Le responsable du Labo Meunier conseille de favoriser en complément des variétés les plus équilibrées, comme LG Absalon, « cette année un peu plus extensible », Complice et sa « force qui permet de stabiliser un mélange » ou encore KWS Ultim, « bien équilibré ». Des variétés extensibles comme Celebrity vont aussi permettre d’améliorer le comportement de la pâte. A noter que le caractère extensible recherché est, localement, moins marqué que ce qui était espéré (cf. encadré). Mais ce blé « reste intéressant pour diluer des mélanges » trop élastiques en apportant de l’extensibilité au façonnage.

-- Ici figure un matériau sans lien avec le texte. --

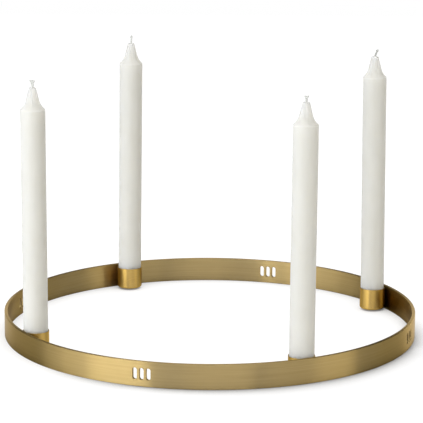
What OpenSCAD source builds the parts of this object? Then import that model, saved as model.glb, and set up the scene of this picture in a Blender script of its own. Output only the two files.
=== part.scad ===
// Advent candle holder, in millimetres.
// A flat brass band is bent into a hoop that stands on its edge. Four drawn
// brass cups are brazed to its inner face, and each holds a dinner candle.
// Between the cups, three round-ended slots are cut through the band.
// The origin is the middle of the hoop on the table, +Z is up, and the
// candles stand on the X and Y axes.

/* [Hoop] */
// Outer diameter of the hoop
hoop_d = 380; // [320:1:440]
// Height of the band
band_h = 22.5; // [21.5:0.5:32]
// Thickness of the band
band_t = 3; // [2:0.1:5]
// Bevel that breaks the band's four edges
band_bevel = 0.4; // [0.1:0.1:0.8]

/* [Slots] */
// Number of slots in each group between two cups
slot_count = 3; // [1:1:5]
// Width of a slot
slot_w = 4; // [2:0.1:5]
// Height of a slot, with its round ends
slot_h = 10.5; // [7:0.5:15]
// Distance from slot to slot, measured round the outer face
slot_pitch = 6.2; // [5.5:0.1:10]

/* [Cups] */
// Height of a cup
cup_h = 20; // [12:0.5:21]
// Thickness of the sheet that the cups are drawn from
cup_sheet = 0.5; // [0.4:0.1:1.2]
// Outside radius of a cup's rounded bottom edge
cup_edge_r = 2; // [1.5:0.1:3]
// How far a cup's rim lies below the band's top edge
cup_drop = 1; // [0:0.1:1.5]

/* [Brazing] */
// Gap that the braze metal fills where a cup comes closest to the band
braze_gap = 0.1; // [0.05:0.01:0.3]
// Width of a braze bead, measured round the hoop
braze_w = 6; // [3:0.5:9]
// How far a bead stops short of the cup's rim and of its rounded edge
braze_inset = 1; // [0.5:0.1:3]

/* [Candles] */
// Diameter of a candle's shaft
candle_d = 22.2; // [20:0.1:26]
// Gap all round between a candle and its cup
candle_clear = 0.3; // [0.3:0.05:0.6]
// Length of the right candle's shaft
right_shaft = 224; // [150:0.5:300]
// Length of the back candle's shaft
back_shaft = 223; // [150:0.5:300]
// Length of the left candle's shaft
left_shaft = 220.5; // [150:0.5:300]
// Length of the front candle's shaft
front_shaft = 222.5; // [150:0.5:300]
// Lean of the right candle towards +X, in degrees
right_lean = -0.5; // [-0.5:0.1:0.5]
// Lean of the back candle towards +X, in degrees
back_lean = 0.5; // [-0.5:0.1:0.5]
// Lean of the left candle towards +X, in degrees
left_lean = -0.2; // [-0.5:0.1:0.5]
// Lean of the front candle towards +X, in degrees
front_lean = 0.3; // [-0.5:0.1:0.5]

/* [Candle noses] */
// Height of the tapered nose above the shaft
nose_h = 19.5; // [16:0.5:26]
// Diameter of the nose at its top
nose_top_d = 6.4; // [5:0.1:8]
// Diameter where the nose's straight taper runs into the flare
nose_waist_d = 11.7; // [9:0.1:13]
// Height above the shaft where the taper runs into the flare
nose_waist_h = 8.1; // [6:0.1:10]
// Rounding of the nose's top edge
nose_round_r = 0.8; // [0.3:0.1:1.5]

/* [Wicks] */
// Diameter of a wick
wick_d = 2; // [1.5:0.1:3]
// Gap between a wick and the wax round it
wick_clear = 0.05; // [0.02:0.01:0.1]
// How far a wick stands out of the nose
wick_out = 6.5; // [4:0.5:12]
// Width of the wick's spread tip
wick_tip_d = 3.6; // [2:0.1:5]
// Height over which the tip spreads
wick_tip_h = 2.4; // [1:0.1:4]

/* [Hidden] */
SIDES = ["right", "back", "left", "front"];

$fn = 128;
bead_steps = 12;
// Keeps the bead's short flats clear of the cup's round wall.
bead_clear = 0.005;
cut_over = 1;
side_step = 360 / len(SIDES);
shafts = [right_shaft, back_shaft, left_shaft, front_shaft];
leans = [right_lean, back_lean, left_lean, front_lean];

hoop_r = hoop_d / 2;
bore_r = hoop_r - band_t;
slot_step = slot_pitch / hoop_r * 180 / PI;

cup_bore_r = candle_d / 2 + candle_clear;
cup_r = cup_bore_r + cup_sheet;
cup_bottom_z = band_h - cup_drop - cup_h;
cup_seat_z = cup_bottom_z + cup_sheet;
cup_centre_r = bore_r - braze_gap - cup_r;
bead_z = cup_bottom_z + cup_edge_r + braze_inset;
bead_h = cup_h - cup_edge_r - 2 * braze_inset;

candle_r = candle_d / 2;
// The foot is bevelled so that it clears the cup's rounded corner.
foot_bevel = cup_edge_r;
taper_h = nose_h - nose_round_r;
nose_top_r = nose_top_d / 2;
wick_channel_d = wick_d + 2 * wick_clear;

// The flare's circle touches the taper at the waist and passes through the
// shaft's edge. Its centre lies outside, square to the taper.
waist = [nose_waist_d / 2, nose_waist_h];
taper = waist - [nose_top_r, taper_h];
taper_out = [-taper[1], taper[0]] / norm(taper);
waist_to_edge = [candle_r, 0] - waist;
flare_r = pow(norm(waist_to_edge), 2) / (2 * waist_to_edge * taper_out);
flare_centre = waist + flare_r * taper_out;

brass = [0.74, 0.58, 0.33];
bronze = [0.62, 0.47, 0.25];
wax = [0.93, 0.92, 0.88];
cotton = [0.86, 0.84, 0.78];

module round_ended(length, width) {
    square([length - width, width], center = true);
    for (end = [-1, 1])
        translate([end * (length - width) / 2, 0]) circle(d = width);
}

module slot_cutter() {
    translate([bore_r - cut_over, 0, band_h / 2])
        rotate([0, 90, 0])
            linear_extrude(band_t + 2 * cut_over) round_ended(slot_h, slot_w);
}

module hoop_band() {
    color(brass) difference() {
        rotate_extrude() polygon([
            [bore_r + band_bevel, 0], [hoop_r - band_bevel, 0],
            [hoop_r, band_bevel], [hoop_r, band_h - band_bevel],
            [hoop_r - band_bevel, band_h], [bore_r + band_bevel, band_h],
            [bore_r, band_h - band_bevel], [bore_r, band_bevel]]);
        for (group = [0 : len(SIDES) - 1], slot = [0 : slot_count - 1])
            rotate([0, 0, (group + 0.5) * side_step
                          + (slot - (slot_count - 1) / 2) * slot_step])
                slot_cutter();
    }
}

// Half section of a cylinder whose bottom edge is rounded.
module rounded_half(radius, height, edge) {
    square([radius - edge, height]);
    translate([0, edge]) square([radius, height - edge]);
    translate([radius - edge, edge]) circle(r = edge);
}

module cup() {
    color(brass) translate([cup_centre_r, 0, cup_bottom_z])
        rotate_extrude() difference() {
            intersection() {
                rounded_half(cup_r, cup_h, cup_edge_r);
                square([cup_r, cup_h]);
            }
            translate([0, cup_sheet])
                rounded_half(cup_bore_r, cup_h, cup_edge_r - cup_sheet);
        }
}

// Braze metal in the narrow wedges on both sides of where cup and band meet:
// its outer side follows the band's inner face, its inner side the cup.
module braze() {
    across = [for (i = [0 : bead_steps]) braze_w * (i / bead_steps - 0.5)];
    color(bronze) translate([0, 0, bead_z]) linear_extrude(bead_h) polygon([
        for (y = across) [sqrt(pow(bore_r, 2) - pow(y, 2)), y],
        for (y = across) [cup_centre_r + sqrt(pow(cup_r + bead_clear, 2) - pow(y, 2)), -y]]);
}

// Stands a candle or wick in its cup, leaning on the lower edge of its foot.
module in_cup(side) {
    lift = (candle_r - foot_bevel) * sin(abs(leans[side]));
    rotate([0, 0, side * side_step]) translate([cup_centre_r, 0, cup_seat_z + lift])
        rotate([0, 0, -side * side_step]) rotate([0, leans[side], 0]) children();
}

module nose_half() {
    difference() {
        polygon([[0, 0], [candle_r, 0], waist, [nose_top_r, taper_h], [0, taper_h]]);
        translate(flare_centre) circle(r = flare_r);
    }
    square([nose_top_r - nose_round_r, nose_h]);
    translate([nose_top_r - nose_round_r, taper_h]) circle(r = nose_round_r);
}

module candle(shaft) {
    color(wax) difference() {
        rotate_extrude() {
            polygon([[0, 0], [candle_r - foot_bevel, 0], [candle_r, foot_bevel],
                     [candle_r, shaft], [0, shaft]]);
            translate([0, shaft]) nose_half();
        }
        translate([0, 0, -cut_over])
            cylinder(d = wick_channel_d, h = shaft + nose_h + 2 * cut_over);
    }
}

module wick(shaft) {
    neck = shaft + nose_h + wick_out - wick_tip_h;
    color(cotton) {
        cylinder(d = wick_d, h = neck);
        translate([0, 0, neck])
            cylinder(d1 = wick_d, d2 = wick_tip_d, h = wick_tip_h);
    }
}

hoop_band();
for (side = [0 : len(SIDES) - 1]) {
    rotate([0, 0, side * side_step]) cup();
    rotate([0, 0, side * side_step]) braze();
    in_cup(side) candle(shafts[side]);
    in_cup(side) wick(shafts[side]);
}
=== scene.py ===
"""Advent candle holder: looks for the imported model, in its frame, in metres.

A flat brass band is bent into a hoop that stands on its edge. Four drawn
cups are brazed inside it, and each holds a pale dinner candle.
"""

import math

import bmesh
import bpy
import numpy as np
from mathutils import Matrix, Vector


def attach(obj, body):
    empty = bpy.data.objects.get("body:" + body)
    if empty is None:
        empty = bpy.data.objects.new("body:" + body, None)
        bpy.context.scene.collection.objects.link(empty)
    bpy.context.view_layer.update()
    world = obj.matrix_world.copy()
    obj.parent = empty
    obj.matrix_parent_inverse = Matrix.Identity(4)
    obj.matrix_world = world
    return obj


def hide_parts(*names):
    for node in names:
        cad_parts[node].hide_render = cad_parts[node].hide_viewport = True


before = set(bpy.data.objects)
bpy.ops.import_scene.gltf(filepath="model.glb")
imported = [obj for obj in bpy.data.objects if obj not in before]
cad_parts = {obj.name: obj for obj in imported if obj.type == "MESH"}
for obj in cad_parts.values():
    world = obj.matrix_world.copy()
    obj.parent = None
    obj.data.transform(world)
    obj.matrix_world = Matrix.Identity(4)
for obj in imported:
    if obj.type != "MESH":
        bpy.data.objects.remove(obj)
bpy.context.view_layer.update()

MM = 0.001

# Sizes of the real object, in millimetres, as the part's source has them.
HOOP_R = 190.0
BAND_T = 3.0
BAND_H = 22.5
BORE_R = HOOP_R - BAND_T
SLOT_COUNT = 3
SLOT_W = 4.0
SLOT_H = 10.5
SLOT_PITCH = 6.2
CUP_H = 20.0
CUP_SHEET = 0.5
CUP_EDGE_R = 2.0
CUP_DROP = 1.0
BRAZE_GAP = 0.1
BRAZE_W = 6.0
BRAZE_INSET = 1.0
CANDLE_R = 11.1
CANDLE_CLEAR = 0.3
NOSE_H = 19.5
NOSE_TOP_R = 3.2
NOSE_WAIST_R = 5.85
NOSE_WAIST_H = 8.1
NOSE_ROUND_R = 0.8
WICK_R = 1.0
FOOT_BEVEL = CUP_EDGE_R

CUP_R = CANDLE_R + CANDLE_CLEAR + CUP_SHEET
CUP_BOTTOM_Z = BAND_H - CUP_DROP - CUP_H
CUP_SEAT_Z = CUP_BOTTOM_Z + CUP_SHEET
CUP_CENTRE_R = BORE_R - BRAZE_GAP - CUP_R

# Each side: its angle round the hoop, the candle's shaft, its lean towards +X
# in degrees, and how far the wax of its nose rises towards the wick.
SIDES = {
    "right": (0.0, 224.0, -0.5, 1.1),
    "back": (90.0, 223.0, 0.5, -0.2),
    "left": (180.0, 220.5, -0.2, 0.9),
    "front": (270.0, 222.5, 0.3, 0.35),
}


# Meshes

# Points closer than the first distance are merged, and edges shorter than the
# second are taken out. Both are in metres.
MERGE_WITHIN = 2e-7
SHORTEST_EDGE = 1e-8
# Millimetres within which two points, or a point and the axis, are one.
TINY = 1e-6


def grid_faces(rows, columns, closed=False):
    """Quads between neighbours of a rows by columns grid of points, with the
    last column joined to the first where it closes."""
    last = columns if closed else columns - 1
    i, j = np.meshgrid(np.arange(rows - 1), np.arange(last), indexing="ij")
    right = (j + 1) % columns
    quads = np.stack([i * columns + j, i * columns + right,
                      (i + 1) * columns + right, (i + 1) * columns + j], axis=-1)
    return quads.reshape(-1, 4)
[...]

Il existe aussi des solutions de process ou de formulation pour gommer l’excès d’élasticité lorsqu’il est constaté.

En effet, à la faveur des assemblages, en mélange « les blés 2023 donnent de bons résultats en panification, les qualités de certaines variétés compensant les défauts d’autres », conclut Benoît Méléard. C’est ce qu’attestent les résultats des tests de panification réalisés sur les mélanges meuniers transmis aux équipes d’Eurogerm, comme ceux menés par Lesaffre Panification France sur les farines industrielles. Elles sont elles aussi observées avec une approche régionale, pour tenir compte des process et corrections qui différent. Selon les observations, l’apport amylasique se situe au même niveau que l’année dernière. Dans ce contexte, le passage de l’ancienne à la nouvelle récolte se serait fait rapidement et sans problème dans les moulins, ont fait remarquer les observateurs.

L’intégration dans les mélanges de variétés de blés de force, comme Forcali, KWS Forticium, « tous deux à profils souples », voire Izalco CS qui « apporte plus de force que les années précédentes et peut améliorer le volume » est à envisager. Ils sont notamment une solution pour des applications n’autorisant pas l’utilisation de gluten, comme le cahier des charges Label rouge ou la proposition de produits ‘’sans gluten ajouté’’. La question du coût de production sera aussi déterminante dans le choix de la solution pour gagner de la force. Pour certaines confections, comme les viennoiseries, il peut même être intéressant de pousser l’incorporation de blés de forces à 10% voire 20% du mélange.

Cet état des lieux collectif intervient rapidement après la récolte. Les blés « jeunes » sont susceptibles d’évoluer avec l’arrivée du froid qui a tendance renforcer le caractère tenace, souvent plus marqué en fin de campagne. « Mais niveau formulation, rien n’a jamais été radicalement différent au cours d’une campagne, on parle de ppm », témoigne Arnaud Coisnon responsable secteur Industrie Lesaffre Panification France.

 

Des caractéristiques variétales variables
Pour la plupart des applications en boulangerie, les professionnels recherchent des profils de blés complémentaires, tenaces d’un côté, extensibles de l’autre et en font varier les proportions dans les maquettes au gré des usages. Les variétés conférant de l’allongement au façonnage sont peu nombreuses au catalogue et sont donc particulièrement scrutées et attendues par les utilisateurs. De nombreuses études et observations indiquent que ces variétés sont plus instables dans les conditions climatiques actuelles ce qui défavorise leur inscription au catalogue. Le CTPS et l’ANMF ont à ce titre imaginé un système permettant de ne pas les rejeter systématiquement dans le cadre des différents processus d’évaluation afin de maintenir une diversité de profil en France. Toutefois, dans un contexte marqué par l’excès de force des blés cette année, même les variétés typées extensibles telles que Celebrity ou Intensity peuvent apparaître moins efficaces sur ce caractère. Elles permettront néanmoins de limiter la force dans les mélanges.